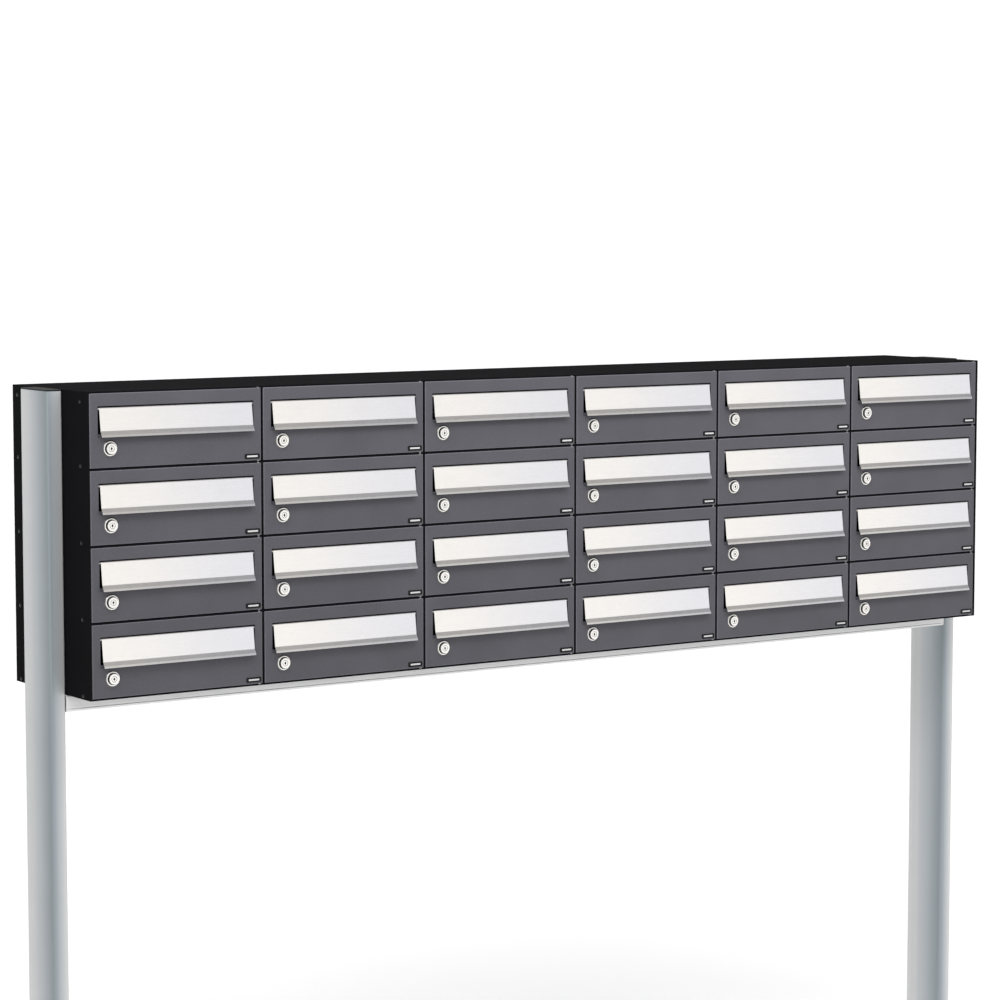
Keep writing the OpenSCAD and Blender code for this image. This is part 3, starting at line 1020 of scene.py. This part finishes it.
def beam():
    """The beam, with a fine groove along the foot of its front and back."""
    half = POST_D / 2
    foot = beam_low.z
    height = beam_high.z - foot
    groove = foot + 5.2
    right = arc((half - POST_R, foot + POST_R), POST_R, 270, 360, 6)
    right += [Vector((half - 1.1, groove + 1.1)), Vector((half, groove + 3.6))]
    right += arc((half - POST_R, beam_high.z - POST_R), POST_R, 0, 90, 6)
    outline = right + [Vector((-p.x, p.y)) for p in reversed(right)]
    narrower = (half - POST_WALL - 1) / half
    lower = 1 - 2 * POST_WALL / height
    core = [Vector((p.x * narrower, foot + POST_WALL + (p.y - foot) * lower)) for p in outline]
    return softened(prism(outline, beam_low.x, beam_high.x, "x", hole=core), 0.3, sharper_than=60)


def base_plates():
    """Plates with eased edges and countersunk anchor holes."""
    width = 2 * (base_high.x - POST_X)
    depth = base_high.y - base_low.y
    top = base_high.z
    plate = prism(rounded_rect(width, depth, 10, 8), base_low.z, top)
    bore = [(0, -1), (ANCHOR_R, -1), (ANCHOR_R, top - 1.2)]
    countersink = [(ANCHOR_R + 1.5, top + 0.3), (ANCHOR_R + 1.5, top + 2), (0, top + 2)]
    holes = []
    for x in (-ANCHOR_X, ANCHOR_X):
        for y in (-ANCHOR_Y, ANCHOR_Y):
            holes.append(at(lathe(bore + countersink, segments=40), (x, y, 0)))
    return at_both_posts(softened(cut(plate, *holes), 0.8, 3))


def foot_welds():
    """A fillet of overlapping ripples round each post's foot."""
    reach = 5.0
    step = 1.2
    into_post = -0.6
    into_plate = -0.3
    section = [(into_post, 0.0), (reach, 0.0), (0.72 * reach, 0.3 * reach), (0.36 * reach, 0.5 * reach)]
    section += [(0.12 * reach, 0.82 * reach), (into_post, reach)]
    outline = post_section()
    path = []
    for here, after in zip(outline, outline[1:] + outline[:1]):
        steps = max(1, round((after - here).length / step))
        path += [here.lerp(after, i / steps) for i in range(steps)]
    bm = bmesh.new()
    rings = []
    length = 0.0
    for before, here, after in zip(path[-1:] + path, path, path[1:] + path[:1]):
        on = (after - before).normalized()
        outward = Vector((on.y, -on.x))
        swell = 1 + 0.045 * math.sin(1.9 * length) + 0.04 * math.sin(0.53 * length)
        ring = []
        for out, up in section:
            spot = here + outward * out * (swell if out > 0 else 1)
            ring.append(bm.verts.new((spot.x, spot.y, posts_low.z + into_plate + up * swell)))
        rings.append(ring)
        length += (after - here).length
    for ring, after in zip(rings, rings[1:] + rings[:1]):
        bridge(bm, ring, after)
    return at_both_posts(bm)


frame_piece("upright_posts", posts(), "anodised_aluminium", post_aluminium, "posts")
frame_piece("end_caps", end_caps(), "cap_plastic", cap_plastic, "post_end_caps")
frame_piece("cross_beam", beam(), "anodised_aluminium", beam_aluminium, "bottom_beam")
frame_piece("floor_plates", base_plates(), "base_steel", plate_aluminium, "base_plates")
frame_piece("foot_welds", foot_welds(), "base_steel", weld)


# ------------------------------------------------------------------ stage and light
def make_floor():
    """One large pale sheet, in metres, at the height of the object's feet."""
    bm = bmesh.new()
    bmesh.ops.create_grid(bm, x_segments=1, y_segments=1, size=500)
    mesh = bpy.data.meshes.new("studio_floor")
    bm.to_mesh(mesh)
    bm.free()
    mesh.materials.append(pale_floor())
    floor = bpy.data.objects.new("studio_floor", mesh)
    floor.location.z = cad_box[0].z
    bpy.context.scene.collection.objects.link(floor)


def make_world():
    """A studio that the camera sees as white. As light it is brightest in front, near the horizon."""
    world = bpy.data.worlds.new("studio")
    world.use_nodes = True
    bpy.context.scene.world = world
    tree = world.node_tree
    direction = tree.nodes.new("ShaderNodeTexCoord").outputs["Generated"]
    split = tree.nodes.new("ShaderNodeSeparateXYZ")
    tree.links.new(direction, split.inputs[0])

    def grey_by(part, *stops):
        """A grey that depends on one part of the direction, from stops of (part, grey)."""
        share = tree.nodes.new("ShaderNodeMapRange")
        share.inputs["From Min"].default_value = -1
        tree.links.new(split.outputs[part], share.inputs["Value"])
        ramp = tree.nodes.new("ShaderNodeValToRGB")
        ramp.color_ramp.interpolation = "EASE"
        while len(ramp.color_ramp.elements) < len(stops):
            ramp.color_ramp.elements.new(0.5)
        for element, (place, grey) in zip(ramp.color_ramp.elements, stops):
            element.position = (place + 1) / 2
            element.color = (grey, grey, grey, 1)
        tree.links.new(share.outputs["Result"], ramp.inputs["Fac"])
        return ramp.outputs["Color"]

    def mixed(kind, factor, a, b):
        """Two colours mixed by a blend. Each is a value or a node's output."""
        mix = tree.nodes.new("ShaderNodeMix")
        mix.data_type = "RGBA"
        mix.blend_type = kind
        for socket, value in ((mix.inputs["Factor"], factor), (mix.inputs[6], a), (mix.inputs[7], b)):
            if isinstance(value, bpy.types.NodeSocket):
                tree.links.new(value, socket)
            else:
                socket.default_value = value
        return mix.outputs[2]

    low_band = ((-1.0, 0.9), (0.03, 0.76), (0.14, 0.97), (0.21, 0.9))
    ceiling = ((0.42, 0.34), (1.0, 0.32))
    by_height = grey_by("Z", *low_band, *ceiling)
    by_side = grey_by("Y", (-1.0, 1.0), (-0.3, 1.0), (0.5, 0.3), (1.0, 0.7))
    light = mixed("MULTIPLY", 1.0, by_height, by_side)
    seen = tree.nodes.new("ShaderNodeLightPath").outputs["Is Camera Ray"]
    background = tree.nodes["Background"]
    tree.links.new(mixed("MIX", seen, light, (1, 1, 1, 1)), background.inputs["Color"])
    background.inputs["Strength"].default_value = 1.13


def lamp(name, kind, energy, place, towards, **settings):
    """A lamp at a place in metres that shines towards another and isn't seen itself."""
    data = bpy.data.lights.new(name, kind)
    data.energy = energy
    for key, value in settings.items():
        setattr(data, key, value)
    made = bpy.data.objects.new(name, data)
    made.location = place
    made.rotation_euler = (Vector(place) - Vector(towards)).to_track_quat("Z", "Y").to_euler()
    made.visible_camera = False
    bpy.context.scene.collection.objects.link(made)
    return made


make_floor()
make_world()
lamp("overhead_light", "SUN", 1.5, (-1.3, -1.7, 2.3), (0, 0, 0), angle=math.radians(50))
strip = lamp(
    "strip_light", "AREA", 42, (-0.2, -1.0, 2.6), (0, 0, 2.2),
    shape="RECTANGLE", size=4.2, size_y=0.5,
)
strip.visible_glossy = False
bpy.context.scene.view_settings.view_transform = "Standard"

---

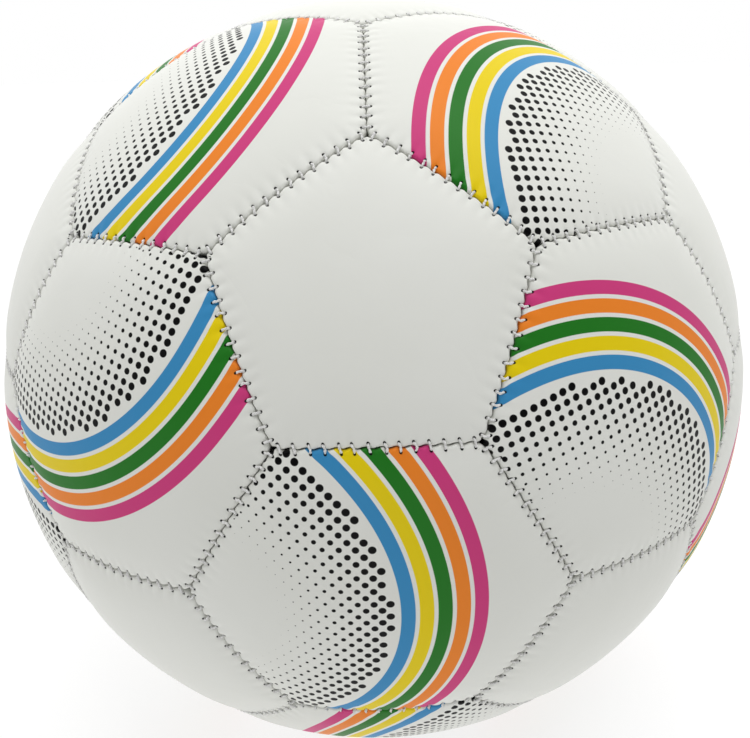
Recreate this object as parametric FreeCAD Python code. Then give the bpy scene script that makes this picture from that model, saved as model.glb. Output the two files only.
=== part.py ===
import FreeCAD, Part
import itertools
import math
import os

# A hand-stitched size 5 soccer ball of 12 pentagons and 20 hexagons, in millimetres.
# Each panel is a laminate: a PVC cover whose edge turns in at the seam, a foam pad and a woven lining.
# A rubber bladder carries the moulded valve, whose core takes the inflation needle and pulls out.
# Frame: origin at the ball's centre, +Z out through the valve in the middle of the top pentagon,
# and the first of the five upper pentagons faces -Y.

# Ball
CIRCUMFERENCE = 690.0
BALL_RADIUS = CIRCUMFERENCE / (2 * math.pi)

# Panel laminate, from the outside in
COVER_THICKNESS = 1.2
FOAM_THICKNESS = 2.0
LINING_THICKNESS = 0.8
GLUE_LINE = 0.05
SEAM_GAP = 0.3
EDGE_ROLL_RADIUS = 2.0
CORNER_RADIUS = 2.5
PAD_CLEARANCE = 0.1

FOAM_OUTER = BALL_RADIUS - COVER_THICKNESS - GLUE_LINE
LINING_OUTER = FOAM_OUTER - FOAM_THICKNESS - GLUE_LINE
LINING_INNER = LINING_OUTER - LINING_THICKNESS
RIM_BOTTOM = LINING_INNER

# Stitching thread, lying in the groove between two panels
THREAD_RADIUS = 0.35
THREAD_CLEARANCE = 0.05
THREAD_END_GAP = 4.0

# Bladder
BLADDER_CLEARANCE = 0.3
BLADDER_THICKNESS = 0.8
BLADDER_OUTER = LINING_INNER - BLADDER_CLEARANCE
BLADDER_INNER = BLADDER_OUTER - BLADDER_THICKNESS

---

Your task.
Search the records for the word "scene". Copy every line that has it.

Final result.
Keep writing the OpenSCAD and Blender code for this image. This is part 3, starting at line 1020 of scene.py. This part finishes it.
    bpy.context.scene.collection.objects.link(floor)
    bpy.context.scene.world = world
    bpy.context.scene.collection.objects.link(made)
bpy.context.scene.view_settings.view_transform = "Standard"
Recreate this object as parametric FreeCAD Python code. Then give the bpy scene script that makes this picture from that model, saved as model.glb. Output the two files only.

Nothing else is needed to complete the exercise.